# Identity 2

This is prompted by another Catriona Shearer puzzle. Would you say it’s at all obvious that

$2 \arctan (\sqrt{3}/7) = \arccos (23/26)$ ?

Me neither. True, though. Look at this triangle:

By the law of cosines, $3 = 13 + 13 - 2\times13\cos(\theta)$ so $\theta = \arccos (23/26)$. But if you slice that triangle in half, you find its height is $7/2$ and so $\theta = 2\arctan(\sqrt{3}/7)$.

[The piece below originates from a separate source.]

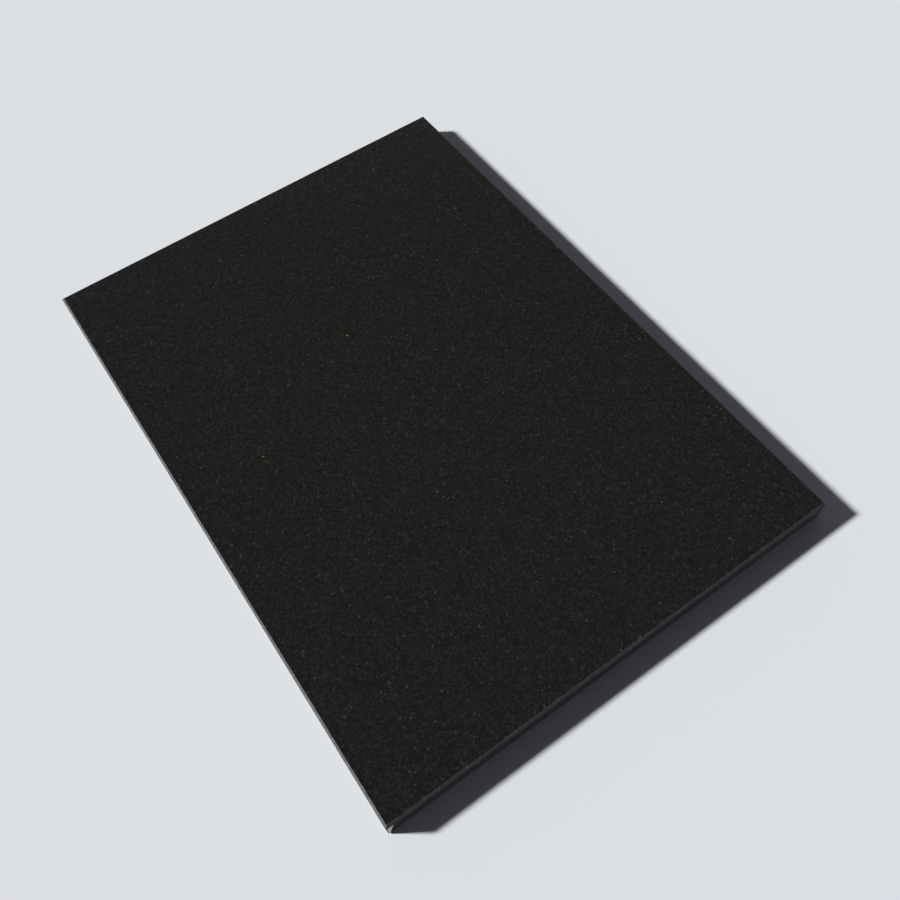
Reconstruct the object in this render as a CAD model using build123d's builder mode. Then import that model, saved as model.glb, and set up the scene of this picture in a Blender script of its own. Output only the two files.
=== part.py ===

More generally, the half angle formula for the tangent is

$\tan(\theta/2) = \frac{\sqrt{1-\cos\theta}}{\sqrt{1+\cos\theta}}$

implying

$\cos\theta = \frac{1-\tan^2(\theta/2)}{1+\tan^2(\theta/2)}$.

Then if $\theta/2 = \arctan(a/b)$,

$2\arctan\left(\frac{a}{b}\right) = \arccos\left(\frac{b^2-a^2}{b^2+a^2}\right)$

and with $a=\sqrt{3}$, $b=7$ you get $2\arctan(\sqrt{3}/7) = \arccos(46/52) = \arccos(23/26)$.